Read more about Gerald Ford’s death.

Seized Iranians: A group of Iranians—including two diplomats—were captured by U.S. forces in Iraq on Christmas Eve after a series of stunning raids, including one on the compound of the leader of the Badr Organization, the armed wing of the largest Shiite political party in Iraq. Four Iranians, identified by the White House as “senior military officials,” are still in custody, causing ripples of embarrassment throughout Baghdad, which has lately been working to improve Iranian-Iraqi relations.

Righty Michael Ledeen at Faster, Please! thinks the Bush administration’s all-too-deferential attitude toward the Maliki-Talabani regime has got to stop: “[D]umping responsibility for dealing with Iran in the quivering laps of the Iraqi leaders is precisely the wrong thing to do. We have to lead this war, we have to go after the Iranians. Otherwise, surge or no surge, fifty or a hundred thousand troops more or less, we’re gonna lose.”

Responding to a Monday news report that said Iran’s foreign minister is getting righteous about “international regulations,” conservative Daniel Freedman at the New York Sun’s It Shines For All submits: “It should be the Iraqi government and the American government that is demanding serious answers from the Iranians. The presence of these Iranians is even more evidence of Tehran’s attempts to destabilize Iraq, as shocking as that might be to James Baker and co. It’s quite the act of chutzpah for the Iranians to try to pretend that these men are diplomats.”

Former New Republic writer and outspoken war critic Spencer Ackerman comments from his blog Too Hot for TNR Online about the opportunity for Abdul Aziz al-Hakim, the leader of the Supreme Council for the Islamic Revolution in Iraq, an insurgent group: “Now, if I’m Hakim, I seize this opportunity. I denounce the U.S. aggression, demand the release of all Iranian detainees, proclaim my desire for a new era of peaceful coexistence with Iran, etc. Maybe I even demand an American apology. Through the other side of my mouth I tell Washington not to worry; and that if they’re for-reals about promoting me as an alternative to Moqtada, I need this to gain some street cred. And if any Sunnis are upset about my closeness with Iran—well, fuck the Sunnis; they don’t vote for us anyway.”
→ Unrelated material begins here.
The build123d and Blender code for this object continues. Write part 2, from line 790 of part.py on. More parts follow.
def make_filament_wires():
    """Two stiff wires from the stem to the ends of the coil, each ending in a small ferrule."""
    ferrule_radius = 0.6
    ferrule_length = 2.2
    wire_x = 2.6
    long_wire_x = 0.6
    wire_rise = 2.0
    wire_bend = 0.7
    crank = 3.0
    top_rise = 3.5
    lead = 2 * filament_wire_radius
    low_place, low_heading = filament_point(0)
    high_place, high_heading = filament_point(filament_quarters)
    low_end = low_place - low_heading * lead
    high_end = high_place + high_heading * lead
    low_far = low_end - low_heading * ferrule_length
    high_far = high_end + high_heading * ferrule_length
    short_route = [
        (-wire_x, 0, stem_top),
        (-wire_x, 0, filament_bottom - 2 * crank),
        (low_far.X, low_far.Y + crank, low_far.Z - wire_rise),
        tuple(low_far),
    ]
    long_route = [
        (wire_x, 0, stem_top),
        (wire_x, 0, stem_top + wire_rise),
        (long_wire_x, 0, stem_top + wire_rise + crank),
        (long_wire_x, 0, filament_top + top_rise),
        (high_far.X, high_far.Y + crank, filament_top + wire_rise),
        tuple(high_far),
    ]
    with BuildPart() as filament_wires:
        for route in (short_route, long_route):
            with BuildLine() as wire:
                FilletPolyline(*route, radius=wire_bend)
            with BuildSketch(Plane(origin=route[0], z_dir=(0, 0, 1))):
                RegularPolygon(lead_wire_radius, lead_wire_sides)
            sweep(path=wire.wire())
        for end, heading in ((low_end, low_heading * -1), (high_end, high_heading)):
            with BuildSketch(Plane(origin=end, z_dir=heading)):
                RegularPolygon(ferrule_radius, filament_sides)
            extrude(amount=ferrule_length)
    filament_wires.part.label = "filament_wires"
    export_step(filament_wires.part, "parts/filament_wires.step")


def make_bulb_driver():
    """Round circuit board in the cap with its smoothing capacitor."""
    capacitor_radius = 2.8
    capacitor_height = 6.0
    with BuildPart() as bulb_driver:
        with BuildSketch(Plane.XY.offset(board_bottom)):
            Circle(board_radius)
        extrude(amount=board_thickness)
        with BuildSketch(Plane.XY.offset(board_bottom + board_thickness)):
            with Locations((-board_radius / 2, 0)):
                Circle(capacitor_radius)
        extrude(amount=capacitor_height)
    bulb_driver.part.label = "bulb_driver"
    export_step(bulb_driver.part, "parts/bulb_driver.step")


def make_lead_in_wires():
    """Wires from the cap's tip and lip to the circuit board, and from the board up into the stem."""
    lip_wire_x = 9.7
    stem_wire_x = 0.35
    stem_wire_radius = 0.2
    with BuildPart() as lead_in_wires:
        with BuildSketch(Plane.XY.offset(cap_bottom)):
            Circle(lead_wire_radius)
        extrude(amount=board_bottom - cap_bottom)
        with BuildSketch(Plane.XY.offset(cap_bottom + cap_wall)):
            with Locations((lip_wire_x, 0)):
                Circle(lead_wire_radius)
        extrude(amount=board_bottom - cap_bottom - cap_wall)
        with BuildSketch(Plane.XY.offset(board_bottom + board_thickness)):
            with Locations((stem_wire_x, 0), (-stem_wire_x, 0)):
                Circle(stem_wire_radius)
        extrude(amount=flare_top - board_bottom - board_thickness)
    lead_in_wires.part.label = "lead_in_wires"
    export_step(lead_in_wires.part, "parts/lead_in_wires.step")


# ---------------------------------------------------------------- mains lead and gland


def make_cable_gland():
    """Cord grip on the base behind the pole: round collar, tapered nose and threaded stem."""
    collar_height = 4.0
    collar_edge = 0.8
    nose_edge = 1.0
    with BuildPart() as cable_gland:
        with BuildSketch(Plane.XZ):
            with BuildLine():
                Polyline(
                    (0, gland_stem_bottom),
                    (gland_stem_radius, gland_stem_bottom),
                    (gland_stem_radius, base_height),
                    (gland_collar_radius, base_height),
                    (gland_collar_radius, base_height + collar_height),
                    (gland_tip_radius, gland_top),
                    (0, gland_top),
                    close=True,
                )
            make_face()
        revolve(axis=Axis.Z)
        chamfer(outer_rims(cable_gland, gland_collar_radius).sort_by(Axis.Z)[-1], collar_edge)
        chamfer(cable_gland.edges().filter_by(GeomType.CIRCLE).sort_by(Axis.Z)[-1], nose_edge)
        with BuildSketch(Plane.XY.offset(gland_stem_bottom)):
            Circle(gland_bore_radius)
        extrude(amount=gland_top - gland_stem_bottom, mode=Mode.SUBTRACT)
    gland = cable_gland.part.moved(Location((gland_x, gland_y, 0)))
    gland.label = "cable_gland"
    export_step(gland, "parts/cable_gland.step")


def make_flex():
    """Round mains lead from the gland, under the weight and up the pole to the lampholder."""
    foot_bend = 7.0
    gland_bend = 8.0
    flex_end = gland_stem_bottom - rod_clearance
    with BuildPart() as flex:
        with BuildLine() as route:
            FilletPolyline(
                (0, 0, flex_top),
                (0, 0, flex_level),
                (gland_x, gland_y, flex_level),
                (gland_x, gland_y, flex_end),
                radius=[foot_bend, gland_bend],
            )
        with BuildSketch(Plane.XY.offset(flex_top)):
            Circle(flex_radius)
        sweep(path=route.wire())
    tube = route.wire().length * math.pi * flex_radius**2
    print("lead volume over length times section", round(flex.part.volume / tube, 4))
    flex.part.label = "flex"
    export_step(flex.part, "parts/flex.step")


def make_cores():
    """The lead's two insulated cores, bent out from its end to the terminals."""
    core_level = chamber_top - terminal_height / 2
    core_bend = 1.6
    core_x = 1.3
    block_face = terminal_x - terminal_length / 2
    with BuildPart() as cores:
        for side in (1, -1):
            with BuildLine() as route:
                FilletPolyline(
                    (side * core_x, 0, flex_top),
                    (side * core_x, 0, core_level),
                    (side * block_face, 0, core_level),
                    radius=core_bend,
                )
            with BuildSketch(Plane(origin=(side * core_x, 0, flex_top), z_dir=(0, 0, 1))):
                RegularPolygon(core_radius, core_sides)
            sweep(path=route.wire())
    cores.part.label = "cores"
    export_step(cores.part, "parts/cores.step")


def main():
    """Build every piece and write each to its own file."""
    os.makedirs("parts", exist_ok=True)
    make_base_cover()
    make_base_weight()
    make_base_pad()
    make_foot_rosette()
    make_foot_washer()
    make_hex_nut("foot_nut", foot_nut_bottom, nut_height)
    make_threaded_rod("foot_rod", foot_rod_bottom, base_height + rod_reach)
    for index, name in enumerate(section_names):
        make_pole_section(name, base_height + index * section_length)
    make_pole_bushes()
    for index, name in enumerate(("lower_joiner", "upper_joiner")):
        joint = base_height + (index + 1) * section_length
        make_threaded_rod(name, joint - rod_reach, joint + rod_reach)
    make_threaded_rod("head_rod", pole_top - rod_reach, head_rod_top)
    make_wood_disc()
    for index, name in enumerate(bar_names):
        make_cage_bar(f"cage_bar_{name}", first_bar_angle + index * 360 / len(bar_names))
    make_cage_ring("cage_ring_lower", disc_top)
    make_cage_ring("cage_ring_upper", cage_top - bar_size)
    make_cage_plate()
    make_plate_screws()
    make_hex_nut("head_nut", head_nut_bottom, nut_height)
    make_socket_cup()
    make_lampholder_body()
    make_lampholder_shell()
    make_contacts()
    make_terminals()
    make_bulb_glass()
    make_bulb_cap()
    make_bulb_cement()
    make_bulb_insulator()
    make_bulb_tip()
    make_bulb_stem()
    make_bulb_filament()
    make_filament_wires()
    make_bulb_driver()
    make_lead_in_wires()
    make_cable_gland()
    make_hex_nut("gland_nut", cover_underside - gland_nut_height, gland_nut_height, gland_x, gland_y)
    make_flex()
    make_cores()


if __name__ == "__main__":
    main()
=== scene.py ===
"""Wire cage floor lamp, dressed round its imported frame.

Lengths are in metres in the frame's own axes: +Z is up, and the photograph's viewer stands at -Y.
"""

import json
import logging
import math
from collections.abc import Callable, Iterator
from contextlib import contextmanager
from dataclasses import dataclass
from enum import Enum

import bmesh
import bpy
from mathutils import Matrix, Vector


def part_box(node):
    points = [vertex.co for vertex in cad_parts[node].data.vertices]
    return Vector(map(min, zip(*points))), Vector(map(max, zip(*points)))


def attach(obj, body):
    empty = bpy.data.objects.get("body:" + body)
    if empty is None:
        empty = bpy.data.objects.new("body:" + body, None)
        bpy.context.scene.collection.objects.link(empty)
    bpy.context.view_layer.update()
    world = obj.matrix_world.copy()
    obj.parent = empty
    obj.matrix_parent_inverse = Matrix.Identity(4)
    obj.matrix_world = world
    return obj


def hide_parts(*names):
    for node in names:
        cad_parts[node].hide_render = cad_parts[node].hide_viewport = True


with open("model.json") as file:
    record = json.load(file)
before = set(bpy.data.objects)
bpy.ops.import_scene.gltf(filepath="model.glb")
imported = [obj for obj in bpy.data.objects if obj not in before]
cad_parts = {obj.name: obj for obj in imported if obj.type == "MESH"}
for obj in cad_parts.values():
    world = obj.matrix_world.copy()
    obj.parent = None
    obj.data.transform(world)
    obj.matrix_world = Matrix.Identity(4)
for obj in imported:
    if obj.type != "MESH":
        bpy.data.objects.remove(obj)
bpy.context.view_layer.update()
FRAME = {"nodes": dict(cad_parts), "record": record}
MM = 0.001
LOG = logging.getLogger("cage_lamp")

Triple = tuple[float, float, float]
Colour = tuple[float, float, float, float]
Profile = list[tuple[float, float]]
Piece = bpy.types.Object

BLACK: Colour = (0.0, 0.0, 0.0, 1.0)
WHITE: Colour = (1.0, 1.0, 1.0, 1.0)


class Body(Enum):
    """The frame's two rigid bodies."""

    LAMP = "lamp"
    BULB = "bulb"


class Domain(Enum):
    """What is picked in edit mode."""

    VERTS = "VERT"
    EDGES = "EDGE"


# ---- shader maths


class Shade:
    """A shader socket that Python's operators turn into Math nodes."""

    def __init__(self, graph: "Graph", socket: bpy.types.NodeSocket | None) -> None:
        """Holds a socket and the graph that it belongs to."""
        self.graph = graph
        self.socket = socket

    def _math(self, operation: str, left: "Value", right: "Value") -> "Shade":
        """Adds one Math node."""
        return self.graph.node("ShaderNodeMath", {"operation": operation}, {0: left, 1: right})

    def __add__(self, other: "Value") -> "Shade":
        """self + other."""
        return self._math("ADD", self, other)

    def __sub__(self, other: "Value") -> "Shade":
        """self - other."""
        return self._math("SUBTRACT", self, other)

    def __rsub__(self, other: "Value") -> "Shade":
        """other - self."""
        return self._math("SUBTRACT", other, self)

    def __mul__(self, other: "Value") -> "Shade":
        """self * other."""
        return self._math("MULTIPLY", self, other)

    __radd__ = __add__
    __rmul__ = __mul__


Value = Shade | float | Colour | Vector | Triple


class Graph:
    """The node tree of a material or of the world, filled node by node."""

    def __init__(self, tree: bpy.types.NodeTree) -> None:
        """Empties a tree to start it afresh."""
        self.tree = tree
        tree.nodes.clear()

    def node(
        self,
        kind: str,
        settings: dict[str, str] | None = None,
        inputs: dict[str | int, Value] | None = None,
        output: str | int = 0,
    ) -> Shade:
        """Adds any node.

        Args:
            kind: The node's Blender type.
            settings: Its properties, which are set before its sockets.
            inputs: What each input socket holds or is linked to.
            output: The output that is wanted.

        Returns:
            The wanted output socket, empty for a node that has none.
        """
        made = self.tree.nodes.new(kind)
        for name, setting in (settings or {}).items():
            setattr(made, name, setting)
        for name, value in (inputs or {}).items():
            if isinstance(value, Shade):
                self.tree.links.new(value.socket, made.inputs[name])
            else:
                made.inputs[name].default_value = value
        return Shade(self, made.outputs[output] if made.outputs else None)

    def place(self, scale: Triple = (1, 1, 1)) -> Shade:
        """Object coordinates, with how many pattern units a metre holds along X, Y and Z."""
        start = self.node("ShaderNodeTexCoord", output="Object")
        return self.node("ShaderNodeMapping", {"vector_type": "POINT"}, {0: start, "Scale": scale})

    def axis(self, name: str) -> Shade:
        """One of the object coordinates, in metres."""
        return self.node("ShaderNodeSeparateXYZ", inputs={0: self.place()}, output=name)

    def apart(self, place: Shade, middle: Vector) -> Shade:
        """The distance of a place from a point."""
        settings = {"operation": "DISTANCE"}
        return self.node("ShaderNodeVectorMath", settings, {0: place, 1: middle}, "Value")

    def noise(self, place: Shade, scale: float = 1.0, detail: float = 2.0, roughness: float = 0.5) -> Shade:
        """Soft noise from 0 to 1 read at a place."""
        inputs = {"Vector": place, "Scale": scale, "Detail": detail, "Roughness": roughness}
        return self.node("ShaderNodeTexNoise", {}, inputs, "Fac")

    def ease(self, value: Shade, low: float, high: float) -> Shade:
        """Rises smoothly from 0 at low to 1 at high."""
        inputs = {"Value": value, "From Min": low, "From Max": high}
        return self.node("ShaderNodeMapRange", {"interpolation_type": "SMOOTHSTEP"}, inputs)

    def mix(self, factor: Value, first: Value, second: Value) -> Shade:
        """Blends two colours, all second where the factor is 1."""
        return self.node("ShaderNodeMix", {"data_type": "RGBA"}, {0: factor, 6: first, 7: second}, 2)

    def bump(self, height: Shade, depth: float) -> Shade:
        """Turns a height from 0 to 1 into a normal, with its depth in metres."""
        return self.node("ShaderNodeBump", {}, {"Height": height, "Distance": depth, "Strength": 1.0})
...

Read more about the Iranians seized in Iraq.

The executioner’s song: Saddam Hussein could be hanged at any time during the next 30 days, an Iraqi appeals court decided today. A prison letter from the man himself, written in hot reaction to the verdict, calls the coming execution an exercise in martyr-making.

GOP Vixen Bridget Johnson argues that “[t]he hanging of Saddam SHOULD NOT take place in U.S. military facilities (unless you want to make the twit a martyr)! Let his sentence be carried out solely by Iraqis in Iraqi facilities.”

Grace at liberal site The Reaction—by Michael J. Stickings sticks to her anti-death-penalty principle: “Some critics have called the sentencing a ‘victors’ justice’. I won’t and can’t defend the actions of Saddam Hussein in any way: There is no excusing the violation of human rights and the killing of innocent human beings. However, I stand in opposition of the death penalty, so I cannot and will not defend this sentence either.”